Descriptions, Reviews, Etc.
Publisher Description:
Since my return to liberty, I have not failed to perceive the increasing interest throughout the Northern States, in regard to the subject of Slavery. Works of fiction, professing to portray its features in their more pleasing as well as more repugnant aspects, have been circulated to an extent unprecedented, and, as I understand, have created a fruitful topic of comment and discussion. I can speak of Slavery only so far as it came under my own observation--only so far as I have known and experienced it in my own person. My object is, to give a candid and truthful statement of facts: to repeat the story of my life, without exaggeration, leaving it for others to determine, whether even the pages of fiction present a picture of more cruel wrong or a severer bondage.

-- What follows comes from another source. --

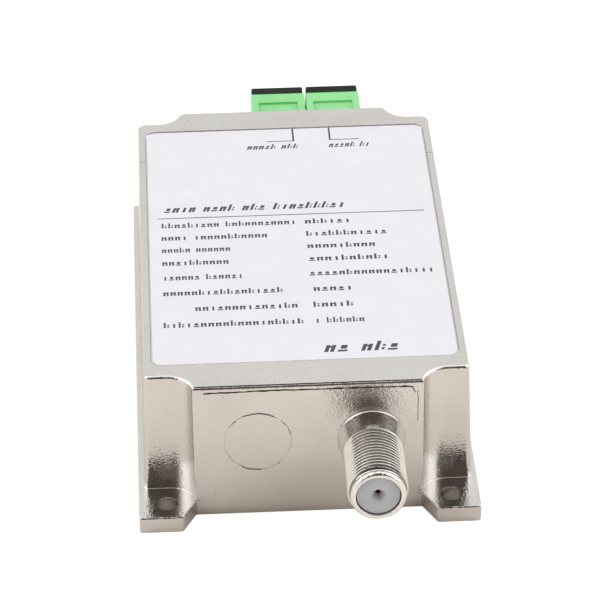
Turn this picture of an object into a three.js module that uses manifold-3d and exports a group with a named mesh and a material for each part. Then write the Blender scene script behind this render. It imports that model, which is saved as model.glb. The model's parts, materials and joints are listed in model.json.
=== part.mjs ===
// A passive optical-to-RF converter for cable television over fibre: a die-cast case with four screw ears,
// two SC/APC fibre ports with dust caps at the back and one F-type coaxial port at the front.
// Millimetres. +Z up, +Y towards the fibre ports, origin under the middle of the base.
import * as THREE from "three";
import { mergeVertices } from "three/addons/utils/BufferGeometryUtils.js";
import Module from "manifold-3d";

const wasm = await Module();
wasm.setup();

// ---------------------------------------------------------------- driving dimensions

// Case
const CASE_HEIGHT = 24.1;
const TOP_HALF_WIDTH = 25.6;
const SIDE_DRAFT = 0.67; // each side wall leans out by this much from top to base
const FACE_Y = 44.1; // central front and back faces, either side of the origin
const WALL = 2;
const OUTER_CORNER = 0.8;
const CHANNEL_RADIUS = 4.1; // screwdriver channel above each ear
const CHANNEL_STEPS = 6;
const EAR_X = 22.2; // axis of the screwdriver channel
const EAR_Y = 44.6;
const EAR_THICKNESS = 2.9;
const EAR_REACH_Y = 48.7;
const EAR_INNER_X = 20.15;
const EAR_ROOT_X = 17.9;
const EAR_CORNER = 0.6;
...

As far back as I have been able to ascertain, my ancestors on the paternal side were slaves in Rhode Island. They belonged to a family by the name of Northup, one of whom, removing to the State of New York, settled at Hoosic, in Rensselaer county. He brought with him Mintus Northup, my father. On the death of this gentleman, which must have occurred some fifty years ago, my father became free, having been emancipated by a direction in his will. Henry B. Northup, Esq., of Sandy Hill, a distinguished counselor at law, and the man to whom, under Providence, I am indebted for my present liberty, and my return to the society of my wife and children, is a relative of the family in which my forefathers were thus held to service, and from which they took the name I bear. To this fact may be attributed the persevering interest he has taken in my behalf.